(Publicado hace años en la
revista Rockaxis, en mi desaparecida columna "Paisaje Sonoro")
Entre pequeñas gigantes y niños
invisibles que salen a la luz, el verano aún no se decide a terminar de
calcinarnos. Pero el sol no deja de intentarlo a cada rato. Entonces la luz
hiere y duele, y para salir a la calle hay que tener el cuero duro.
Y bien: allá se viene,
recortándose contra el horizonte, la muñeca hecha en Francia con su sereno
bamboleo de cabeza, mirando placida a un lado y al otro.
El espectáculo tiene varias capas.
La más evidente es ella misma, qué duda cabe, pelándole el protagonismo a los
edificios de espejos (que la multiplican) y los árboles que sobreviven al
progreso (ellos la ocultan).
Luego, a otro nivel, el tumulto
cada vez más grande la persigue, obstruyendo calles, desbordando todas las
barreras y provocando de pasada un taco de aquellos.
El atochamiento provoca otras
reacciones: la de aquellos que no quieren saber nada con este tipo de cultura,
es decir, la que sale a la calle, gratis más encima, y convoca a la multitud
desordenada, estorbando pegas y negocios. Eso no puede ser cultura. Queremos
que el teatro vuelva a sus salas, sus recintos, sus aulas, sus jaulas.
La capa televisiva de todo esto
es la menos interesante, la que se desvanece de golpe entre despachos en
directo palabreros y el zapping que ordena pasar de largo hasta la próxima
tanda comercial. Entre las grietas de la realidad, la pantalla se las arregla
para colar su glamorosa fantasía digital, que en todo caso no tiene nada que
ver con los minutos que la Muñeca ocupa en los noticiarios.
En cualquier caso, lo que más
podemos ver es una cantidad de niños, niños y más niños por todos lados. Como
si hubiesen sido súbitamente liberados de alguna prisión, los chicos salen a
todas las calles donde la
Pequeña Gigante despliega su cacería y la siguen, casi
hipnotizados por sus largos metros de estatura. Ellos buscan a la descomunal y
tierna cazadora para darle una mirada, para cubrirse con su sombra o para
delatar al rinoceronte que hace de las suyas en las avenidas. La realidad y la
verdad quedan suspendidas en el aire, como nubes sin lluvia, mientras los
chicos miran embobados el paso de la marioneta, acompañado de música y
parafernalia.
En los momentos en que la muñeca
duerme, los niños le hacen una guardia más o menos fiel. La miran respirar, le
gritan y le silban para que despierte, o simplemente dan vueltas por ahí,
esperando que la giganta abra sus ojos.
Mientras aguardan, no falta por ahí
la pileta donde refugiarse del calor.
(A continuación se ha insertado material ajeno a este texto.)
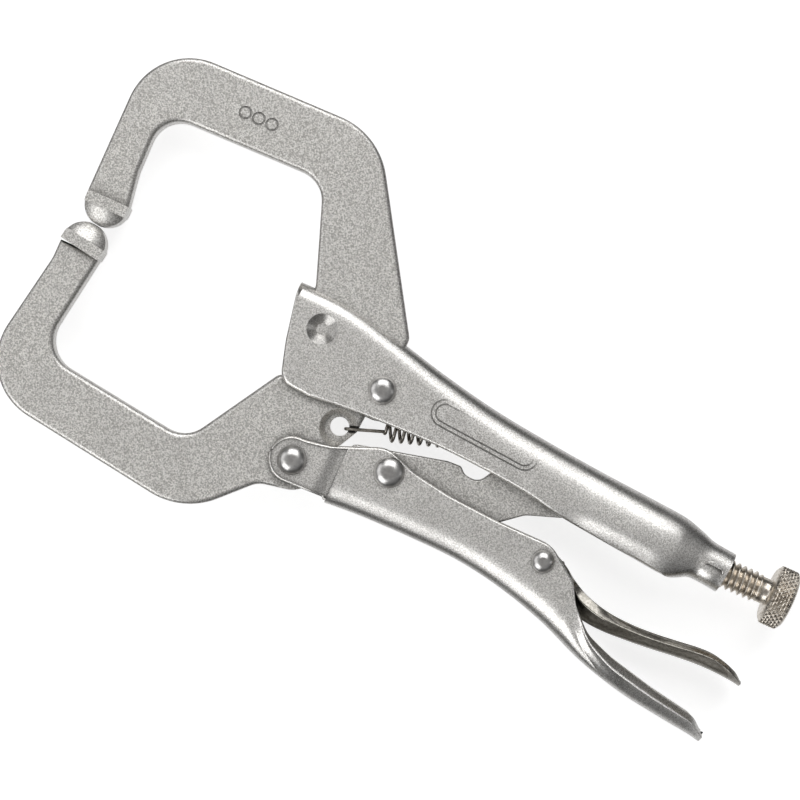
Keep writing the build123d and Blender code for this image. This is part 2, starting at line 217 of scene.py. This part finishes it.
def smoothstep(x, start, end):
    u = min(max((x - start) / (end - start), 0.0), 1.0)
    return u * u * (3 - 2 * u)


def curve_through(rows):
    """Smooth function of x through rows of (x, value)."""
    xs = [row[0] for row in rows]
    ys = [row[1] for row in rows]
    slopes = []
    for i in range(len(rows)):
        lo, hi = max(i - 1, 0), min(i + 1, len(rows) - 1)
        slopes.append((ys[hi] - ys[lo]) / (xs[hi] - xs[lo]))

    def value(x):
        x = min(max(x, xs[0]), xs[-1])
        i = max(j for j in range(len(xs) - 1) if xs[j] <= x)
        width = xs[i + 1] - xs[i]
        u = (x - xs[i]) / width
        return (ys[i] * (1 + 2 * u) * (1 - u) ** 2 + ys[i + 1] * u * u * (3 - 2 * u)
                + width * (slopes[i] * u * (1 - u) ** 2 - slopes[i + 1] * u * u * (1 - u)))
    return value


def rounded(corners):
    """Closed outline from corners given as (x, y, radius), with the fillets cut into short lines."""
    points = []
    for i, (x, y, radius) in enumerate(corners):
        corner = Vector((x, y))
        before = (Vector(corners[i - 1][:2]) - corner).normalized()
        after = (Vector(corners[(i + 1) % len(corners)][:2]) - corner).normalized()
        half = before.angle(after) / 2
        if radius == 0 or half > 1.56:
            points.append(corner)
            continue
        reach = radius / math.tan(half)
        centre = corner + (before + after).normalized() * radius / math.sin(half)
        start = corner + before * reach - centre
        end = corner + after * reach - centre
        sweep = start.angle_signed(end)
        steps = max(2, int(abs(math.degrees(sweep)) / 7))
        for j in range(steps + 1):
            turn = Matrix.Rotation(-sweep * j / steps, 2)
            points.append(centre + turn @ start)
    return points


def edge_at(points, x, pick):
    """Highest or lowest y of a closed outline at x."""
    found = []
    for one, two in zip(points, points[1:] + points[:1]):
        if min(one.x, two.x) <= x <= max(one.x, two.x) and one.x != two.x:
            found.append(one.y + (two.y - one.y) * (x - one.x) / (two.x - one.x))
    return pick(found)


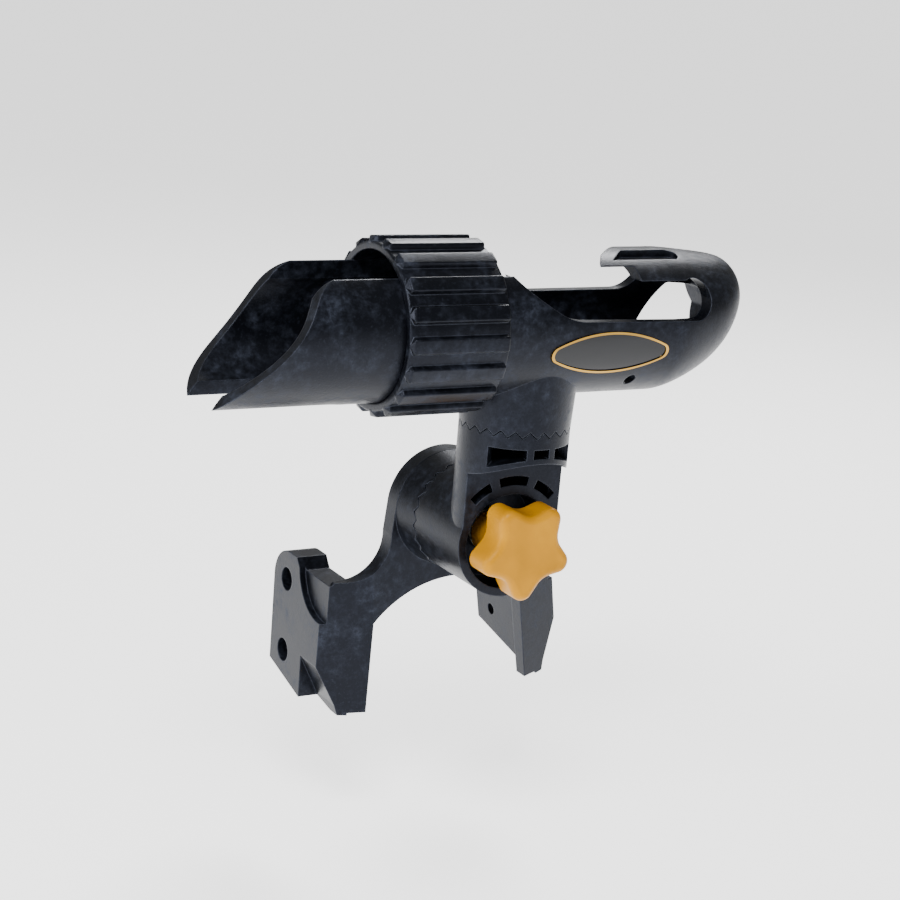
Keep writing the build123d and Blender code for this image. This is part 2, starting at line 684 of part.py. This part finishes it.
nodes = {
    "rod_cradle": rod_cradle, "lock_ring": lock_ring, "badge_bezel": badge_bezel, "badge_plate": badge_plate,
    "swivel_cap": swivel_cap, "swivel_bolt": swivel_bolt, "swivel_washer": swivel_washer,
    "swivel_spring_washer": swivel_spring_washer, "elbow": elbow, "swivel_nut": swivel_nut,
    "tilt_bush": tilt_bush, "clamp_knob": clamp_knob, "knob_insert": knob_insert,
    "knob_washer": knob_washer, "knob_bearing": knob_bearing, "base_bracket": base_bracket,
    "clamp_stud": clamp_stud, "base_nut": base_nut, "nut_cap": nut_cap, "release_spring": release_spring,
}
for name, node in nodes.items():
    node.part.label = name
    export_step(node.part, f"parts/{name}.step")
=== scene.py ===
import math
import bpy
from mathutils import Matrix, Vector


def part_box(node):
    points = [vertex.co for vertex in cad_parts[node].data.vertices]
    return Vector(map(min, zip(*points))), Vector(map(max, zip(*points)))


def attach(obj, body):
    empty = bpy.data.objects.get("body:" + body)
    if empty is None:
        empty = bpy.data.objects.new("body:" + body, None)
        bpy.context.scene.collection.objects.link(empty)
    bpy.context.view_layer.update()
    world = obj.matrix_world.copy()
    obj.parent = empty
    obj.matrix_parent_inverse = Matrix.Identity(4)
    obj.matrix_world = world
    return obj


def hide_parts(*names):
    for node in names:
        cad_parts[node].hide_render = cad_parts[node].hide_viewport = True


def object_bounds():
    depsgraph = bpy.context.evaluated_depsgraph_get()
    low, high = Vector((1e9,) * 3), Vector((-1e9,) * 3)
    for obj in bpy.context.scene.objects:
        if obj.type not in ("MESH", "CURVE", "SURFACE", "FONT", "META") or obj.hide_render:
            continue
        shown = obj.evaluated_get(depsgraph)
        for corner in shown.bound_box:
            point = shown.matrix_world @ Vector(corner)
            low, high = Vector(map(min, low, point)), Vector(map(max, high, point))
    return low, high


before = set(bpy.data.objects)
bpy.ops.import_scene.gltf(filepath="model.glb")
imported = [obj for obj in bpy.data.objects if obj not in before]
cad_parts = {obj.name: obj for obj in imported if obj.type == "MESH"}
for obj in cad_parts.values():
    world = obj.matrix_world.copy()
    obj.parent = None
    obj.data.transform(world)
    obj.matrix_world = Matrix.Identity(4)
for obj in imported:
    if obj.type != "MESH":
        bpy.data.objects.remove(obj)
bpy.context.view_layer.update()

print("frame loaded,", len(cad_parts), "nodes")


def hexColour(code):
    # sRGB hex to the linear values that shaders want
    channels = [int(code[i:i + 2], 16) / 255 for i in (1, 3, 5)]
    return [c / 12.92 if c <= 0.04045 else ((c + 0.055) / 1.055) ** 2.4 for c in channels] + [1.0]


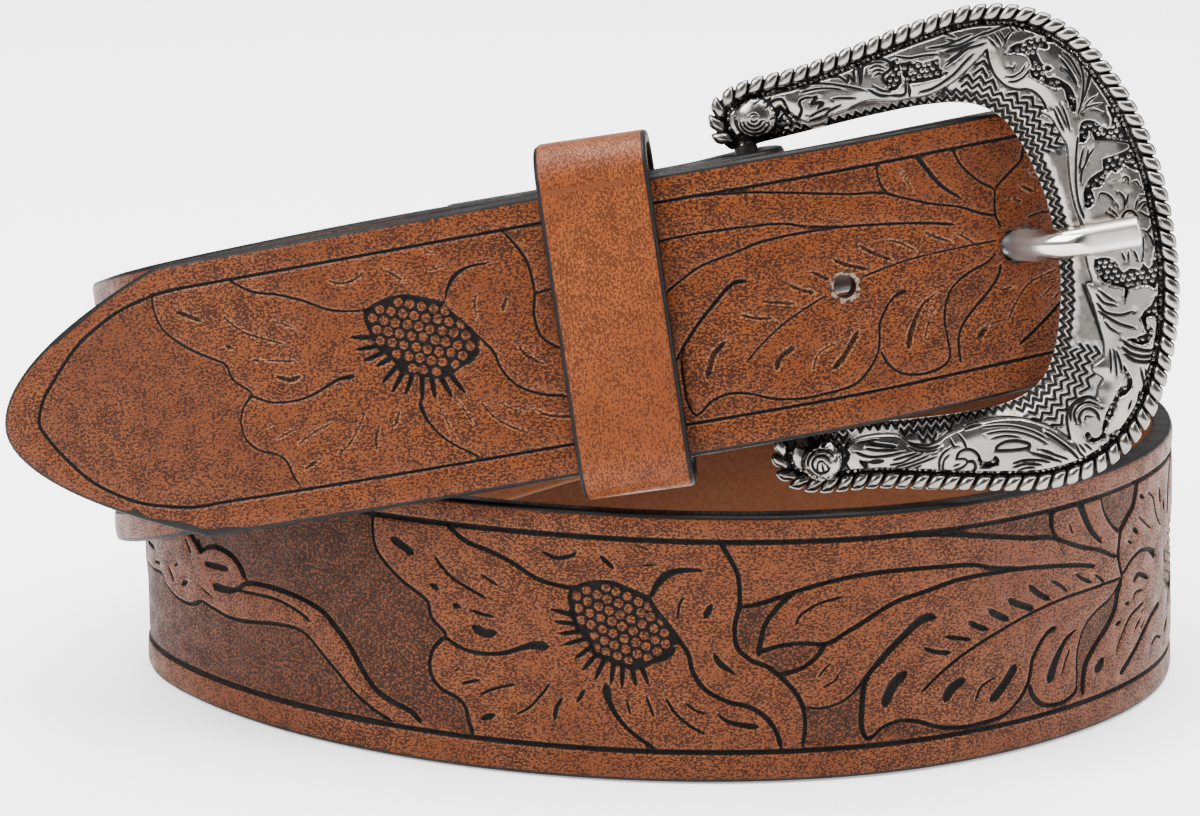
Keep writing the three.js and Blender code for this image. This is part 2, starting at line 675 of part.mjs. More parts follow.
const belt = new THREE.Group();
belt.add(named("strap", makeStrap(), finishes.leather));
belt.add(named("keeper", makeKeeper(), finishes.keeperLeather));
belt.add(named("buckle_frame", makeFrame(), finishes.antiqueSilver, buckleMatrix));
belt.add(named("prong", makeProng(), finishes.polishedNickel, buckleMatrix));
RIVETS.forEach((rivet, i) => {
  belt.add(named("fold_rivet_" + (i + 1), makeRivet(rivet), finishes.rivetSteel));
});

// The origin: the middle of the belt's box, on the floor
const box = new THREE.Box3().setFromObject(belt, true);
const middle = box.getCenter(new THREE.Vector3());
belt.position.set(-middle.x, -middle.y, -box.min.z);

export default belt;
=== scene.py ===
# %% [markdown]
# # A tooled western belt, rolled into two turns
#
# The belt stands on its lower edge, buckled, as it is kept on a shelf. Its pointed end crosses
# the front, goes under a keeper and through a horseshoe buckle, and the rest makes two turns.
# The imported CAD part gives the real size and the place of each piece. Everything below is in
# millimetres until it becomes a mesh, because that is how a belt maker thinks of leather.

# %% The frame
import math

import bmesh
import bpy
import numpy as np
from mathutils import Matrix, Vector
from mathutils.geometry import delaunay_2d_cdt


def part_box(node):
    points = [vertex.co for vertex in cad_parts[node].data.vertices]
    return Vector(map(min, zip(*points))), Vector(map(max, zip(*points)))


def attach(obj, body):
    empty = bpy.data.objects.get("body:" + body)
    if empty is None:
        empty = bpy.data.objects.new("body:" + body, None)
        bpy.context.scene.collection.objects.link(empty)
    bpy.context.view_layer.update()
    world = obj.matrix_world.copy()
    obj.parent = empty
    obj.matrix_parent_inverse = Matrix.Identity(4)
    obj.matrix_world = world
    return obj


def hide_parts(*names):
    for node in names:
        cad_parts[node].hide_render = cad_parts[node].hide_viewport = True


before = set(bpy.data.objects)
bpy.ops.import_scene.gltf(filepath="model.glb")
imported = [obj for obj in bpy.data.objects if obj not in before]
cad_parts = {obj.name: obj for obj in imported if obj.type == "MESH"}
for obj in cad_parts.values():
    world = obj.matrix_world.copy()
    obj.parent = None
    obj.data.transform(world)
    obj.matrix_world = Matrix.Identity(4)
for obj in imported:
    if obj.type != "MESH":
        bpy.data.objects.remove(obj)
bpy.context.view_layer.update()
MM = 0.001
rng = np.random.default_rng(7)
print("CAD nodes:", ", ".join(sorted(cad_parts)))

# %% [markdown]
# ## The camera
#
# The camera stands half a metre away and looks 15.6 degrees down, so the top edges of both turns
# show as narrow ellipses. It could be turned until the picture looks right, but it was worked out
# from the strap's constant width near and far, which fixes the distance as well. The lens is as
# long as that distance asks for.

# %% Camera
STAND_OFF = 0.480
LOOK_DOWN = math.radians(15.6)
AIM = Vector((0, 0, 0.040))
SENSOR = 36.0
LENS = 97.5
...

Allá atrás del agua refrescante, la
muñeca ni se ve. Y mientras no despierte, los chicos siguen en su chapoteo,
olvidados totalmente de que anda un monstruo destruyendo buses a través de la ciudad. Qué les va a
importar a ellos. Seguramente cuando la Pequeña cumpla su misión, los seguirán
allí en lo suyo, riendo y jugando en su refrescante minuto líquido. Tienen su
piscina gratis, mientras por allí duerme un juguete que al despertar los hará
sonreír un poco. Con eso basta, con eso sobra.